Friday, June 12, 2009

Wordsworth's "Tintern Abbey," lines 36-50


         Nor less, I trust,
To them I may have owed another gift,
Of aspect more sublime; that blessed mood,
In which the burthen of the mystery,
In which the heavy and the weary weight
Of all this unintelligible world,
Is lightened:—that serene and blessed mood,
In which the affections gently lead us on,—
Until, the breath of this corporeal frame
And even the motion of our human blood
Almost suspended, we are laid asleep
In body, and become a living soul:
While with an eye made quiet by the power
Of harmony, and the deep power of joy,
We see into the life of things.


This is one of the most often quoted, most often remembered passages from Wordsworth's poetry. "Tintern Abbey"—for such the poem is almost always called, though the actual title is the ungainly "Lines Written a Few Miles above Tintern Abbey..."—offers an early formulation of Wordsworth's pantheistic philosophy. It may be the first full-blown expression of a Wordsworthian High-Romantic ideology (perhaps theology); much of the rest of Wordsworth's poetry is essentially an expansion on, clarification of, or reaction to the lyrically measured claims of "Tintern Abbey."

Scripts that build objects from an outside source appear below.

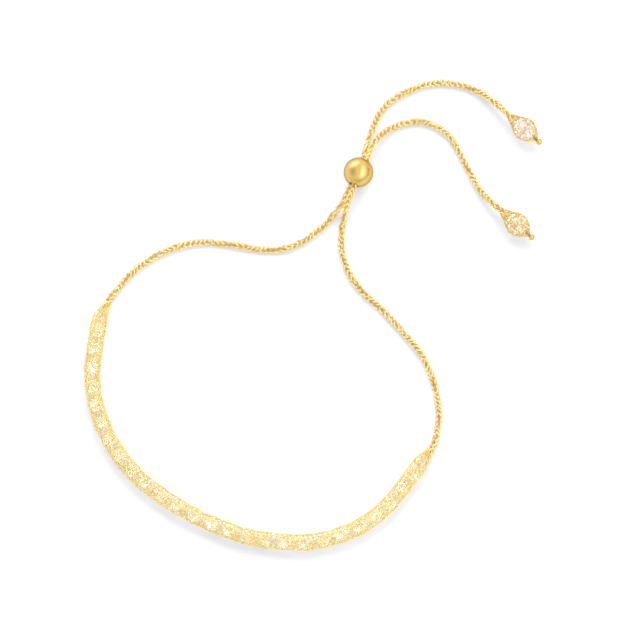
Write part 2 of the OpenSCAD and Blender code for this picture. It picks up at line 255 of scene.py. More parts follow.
class Nodes:
    """A new material's node tree, with short ways to add to it."""

    # Nearly all of a noise's values lie between these two
    NOISE_LOW: ClassVar[float] = 0.3
    NOISE_HIGH: ClassVar[float] = 0.7

    def __init__(self, name: str) -> None:
        """Starts a material that holds one Principled shader.

        Args:
            name: The material's name.
        """
        self.material = bpy.data.materials.new(name)
        self.material.use_nodes = True
        self.tree = self.material.node_tree
        self.shader = self.tree.nodes["Principled BSDF"]
        self.place = self.tree.nodes.new("ShaderNodeTexCoord").outputs["Object"]

    def set(self, **values: float | tuple[float, ...]) -> None:
        """Sets values on the shader's own sockets, named with _ for each space."""
        for key, value in values.items():
            self.shader.inputs[key.replace("_", " ")].default_value = value

    def link(self, output: bpy.types.NodeSocket, socket: str) -> None:
        """Links an output to one of the shader's sockets."""
        self.tree.links.new(output, self.shader.inputs[socket])

    def noise(self, grain: Grain) -> bpy.types.NodeSocket:
        """Noise in the piece's own place.

        Args:
            grain: Its size and its layers.

        Returns:
            Its value.
        """
        node = self.tree.nodes.new("ShaderNodeTexNoise")
        node.inputs["Scale"].default_value = grain.waves
        node.inputs["Detail"].default_value = grain.layers
        self.tree.links.new(self.place, node.inputs["Vector"])
        return node.outputs[0]

    def clouds(self, grain: Grain, low: Colour, high: Colour,
               fade: tuple[float, float]) -> bpy.types.NodeSocket:
        """Colour that goes from one to another in clouds.

        Args:
            grain: The noise that the clouds follow.
            low: Colour where the noise is low.
            high: Colour where it is high.
            fade: Values of the noise at which the change starts and ends.

        Returns:
            The colour.
        """
        node = self.tree.nodes.new("ShaderNodeValToRGB")
        for mark, place, colour in zip(node.color_ramp.elements, fade, (low, high)):
            mark.position = place
            mark.color = (*colour, 1)
        self.tree.links.new(self.noise(grain), node.inputs["Fac"])
        return node.outputs["Color"]

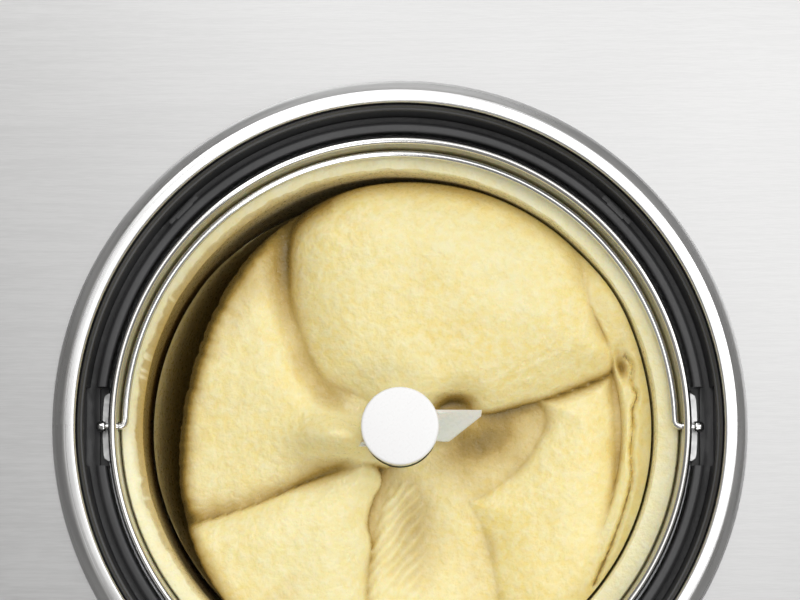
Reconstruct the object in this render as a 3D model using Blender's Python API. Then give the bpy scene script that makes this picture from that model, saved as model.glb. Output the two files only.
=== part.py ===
"""Bench-top compressor ice cream maker: steel housing, cooled well, removable bowl and driven paddle.

The frame has +Z up and its origin on the worktop, under the middle of the machine. The front faces -Y.
Every size below is in millimetres; the mesh makers turn them into metres as they write vertices.
"""

import math

import bmesh
import bpy
from mathutils import Vector

MM = 0.001

# ---- Fits and mesh fineness
GAP = 0.3  # between pieces that touch
RING_SEGMENTS = 36
HUB_SEGMENTS = 20
SMALL_SEGMENTS = 12
CORNER_STEPS = 4

# ---- Housing
BODY_WIDTH = 396.0
BODY_DEPTH = 276.0
BODY_CORNER = 28.0
SHEET = 1.0
FOOT_HEIGHT = 8.0
BAND_BOTTOM = 13.0
PLATE_TOP = 236.0
PLATE_EDGE_RADIUS = 5.0
PLATE_SKIRT = 6.6
REAR_SHEET = 1.2
REAR_RETURN = 48.0
SCREW_X = BODY_WIDTH / 2 - REAR_RETURN + 8.0  # the rear screws bite in the band's returns
REAR_PANEL_WIDTH = 2 * (SCREW_X + 8.0)
SCREW_HEAD = 2.0
REAR_PROUD = GAP + REAR_SHEET + GAP + SCREW_HEAD
BODY_Y = -REAR_PROUD / 2  # keeps the whole machine centred front to back
BAND_TOP = PLATE_TOP - PLATE_SKIRT - 2 * GAP

# ---- Bowl, its well and the rings around it
BOWL_X = 56.0
BOWL_Y = BODY_Y
RIM_RADIUS = 85.0
RIM_DROP = 1.5  # the rim sits this far below the steel plate
RIM_TOP = PLATE_TOP - RIM_DROP
RIM_BEAD = 1.15
BOWL_DEPTH = 114.0
BOWL_WALL = 0.9
BOWL_TAPER = 3.9
CONE_BASE = 16.0
CONE_TOP = 8.5
CONE_HEIGHT = 48.5
BOWL_FLOOR = RIM_TOP - BOWL_DEPTH
WELL_GAP = 0.8
WELL_WALL = 1.5
COLLAR_GAP = 1.3
SHELF_WIDTH = 3.1
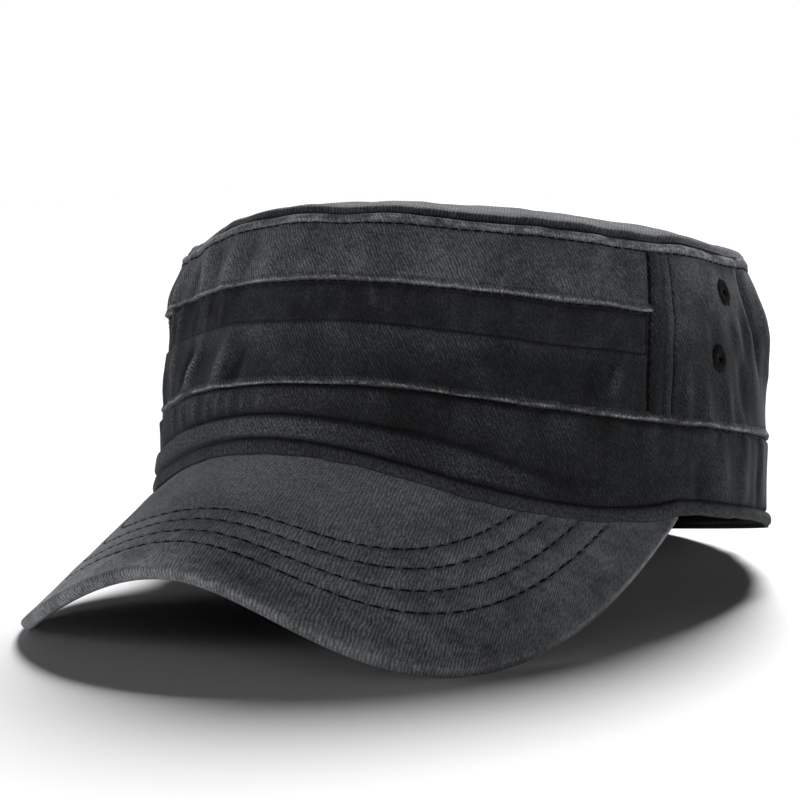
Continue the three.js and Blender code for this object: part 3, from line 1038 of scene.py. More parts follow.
FINISHES = (
    # fade darkens the crown and the worn edges low down: painted shade.
    Twill(Slot.CROWN, (0.004, 0.0043, 0.005), (0.18, 0.189, 0.203), (0.32, 0.33, 0.35), -63.0,
          pitch=0.88, grain=0.75, cloud=0.8, fade=0.8),
    Twill(Slot.WORN, (0.0045, 0.0048, 0.0056), (0.195, 0.204, 0.218), (0.48, 0.49, 0.51), -63.0,
          pitch=0.88, grain=0.75, cloud=0.8, fade=0.55),
    Twill(Slot.TUCK, (0.004, 0.0042, 0.005), (0.052, 0.0545, 0.06), (0.2, 0.208, 0.222), -63.0,
          sheen=0.05),
    Twill(Slot.EDGE, (0.005, 0.0053, 0.006), (0.045, 0.0472, 0.052), (0.1, 0.104, 0.112), -63.0,
          sheen=0.06, relief=0.06),
    # The peak's worn colour also colours the painted light on the middle of its face.
    Twill(Slot.PEAK, (0.01, 0.0105, 0.0118), (0.385, 0.4, 0.424), (0.56, 0.577, 0.602), -82.0,
          pitch=0.92, grain=0.45, cloud=0.8, sheen=0.12, relief=0.1),
    Twill(Slot.UNDER, (0.002, 0.0021, 0.0024), (0.009, 0.0094, 0.0106), (0.03, 0.0312, 0.034), -59.0,
          sheen=0.0),
    Twill(Slot.SWEATBAND, (0.003, 0.0032, 0.0036), (0.01, 0.0105, 0.0118), (0.03, 0.0312, 0.034), 90.0,
          pitch=1.1, sheen=0.0),
    Thread(),
)


@dataclass(frozen=True)
class StitchRun:
    """A row of stitches.

    Attributes:
        pitch: Distance from one stitch to the next, in mm.
        share: Share of the pitch that shows thread.
        radius: Radius of the thread, in mm.
        rise: How far a stitch stands above its ends, in mm.
        sink: How far below the cloth its ends lie, in mm.
        taper: Share of the radius at each ring of a stitch.
        jitter: How far a stitch strays, as a share of the pitch along the row and in mm across it.
    """

    pitch: float = 2.9
    share: float = 0.84
    radius: float = 0.24
    rise: float = 0.22
    sink: float = 0.16
    taper: ClassVar[tuple[float, ...]] = (0.55, 0.9, 1.0, 1.0, 0.9, 0.55)
    jitter: ClassVar[float] = 0.12

    def lines(self, path: Array, away: Array, seed: int) -> Array:
        """The centre lines of the stitches along a path on the cloth.

        Args:
            path: Points along the seam.
            away: The direction away from the cloth at each point.
            seed: Which unevenness the row has.

        Returns:
            Centre lines as stitches, rings and x, y, z.
        """
        length = arc(path)
        count = max(int(length[-1] / self.pitch), 1)
        random = np.random.default_rng(seed)
        jitter = random.uniform(-self.jitter, self.jitter, count) * self.pitch
        start = np.arange(count) * length[-1] / count + jitter
        ring = np.linspace(0, 1, len(self.taper))
        size = self.pitch * self.share * random.uniform(0.9, 1.06, count)
        at = np.clip(start[:, None] + size[:, None] * ring, 0, length[-1])
        points = np.stack([np.interp(at, length, path[:, axis]) for axis in range(3)], -1)
        out = np.stack([np.interp(at, length, away[:, axis]) for axis in range(3)], -1)
        side = np.cross(np.gradient(points, axis=1), out)
        side /= np.linalg.norm(side, axis=-1, keepdims=True) + 1e-9
        skew = random.uniform(-self.jitter, self.jitter, count)[:, None, None] * (ring - 0.5)[None, :, None]
        lift = self.rise * np.sin(math.pi * ring) - self.sink
        return points + out * lift[None, :, None] + side * skew

    def radii(self) -> Array:
        """Radius at each ring of a stitch."""
        return self.radius * np.array(self.taper)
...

Prior to the quoted lines, Wordsworth describes the immediate "here and now" of the poem—a visit to the Wye Valley, ostensibly on 14 July 1798—and he then details the benign influences of his recollections of nature when, during the five years since his last visit, he was living "in lonely rooms, and mid the din / Of towns and cities" (26-27). Thus, the chronology represented in the poem thus far has a visit to the Wye Valley (in 1793, presumably) followed by a five-year span in which the poet was in a lonely urban space, and now in 1798 he has returned to the natural scene. This recent history allows the poet both to admire the beauty of the natural scene before him and also to reflect on the value of his recollections of that scene even when he is removed from its immediate presence. This last reflection is the focus of the lines quoted above.

Initially, when the poet is lonely and stuck in the city, his recollections of natural beauty offer a kind of psychological solace and comfort: they provide "tranquil restoration" in "hours of weariness." But this is something more significant than a mere psychological palliative against urban alienation. The recollections have a moral element since they are involved with "acts / Of kindness and of love," and they lead ultimately to the moment of spiritual vision recorded above.

The central idea of the passage is that contemporary life is confused and often oppressive—it is a "heavy and ... weary weight" that makes up an "unintelligible world." But these recollections of natural beauty serve as a sort of catalyst producing a "serene and blessed mood" which Wordsworth describes in terms that seem almost mystical. The ordinary motions of the "corporeal frame" (respiration, circulation of the blood, etc.) are "almost suspended" while the mind (or "living soul") can suddenly "see into the life of things." Clearly this is a visionary moment, a momentary revelation of some "life" beyond the ephemeral appearances of "things" and beyond the confusion and alienation of ordinary urban life.

One aspect of such a passage that I find particularly intriguing is the context it provides for Wordsworthian nature ideology. It is clear everywhere in Wordsworth's writing that nature, or, more accurately, a feeling response to natural beauty, is the source of psychological comfort, moral judgment, and now even spiritual vision. What is sometimes overlooked, though, is the necessity of some non-natural space as well, some space like the "lonely rooms" described in "Tintern Abbey." One cannot fully appreciate nature unless one can recollect images of nature from a vantage point outside of nature. That non-natural vantage point is thus an essential element of the psycho-spiritual development expressed here in "Tintern Abbey" and elaborated throughout Wordsworth's life in The Prelude.

Following through on this observation, I would suggest that calling Wordsworth a "nature poet" is much too simple if one sees the term in a sort of binary system where nature is positive and non-nature (i.e. the city) is negative. It would be much more accurate to identify Wordsworth as a poet concerned with the movement back and forth between natural and non-natural environments, for in that movement Wordsworth can trace the development of his own poetic sensibilities. The fact that Wordsworth was writing at a time when England itself was being transformed from an agrarian/agricultural to an urban/industrial culture likely has some significant relationship to this central thematic concern of his poetry.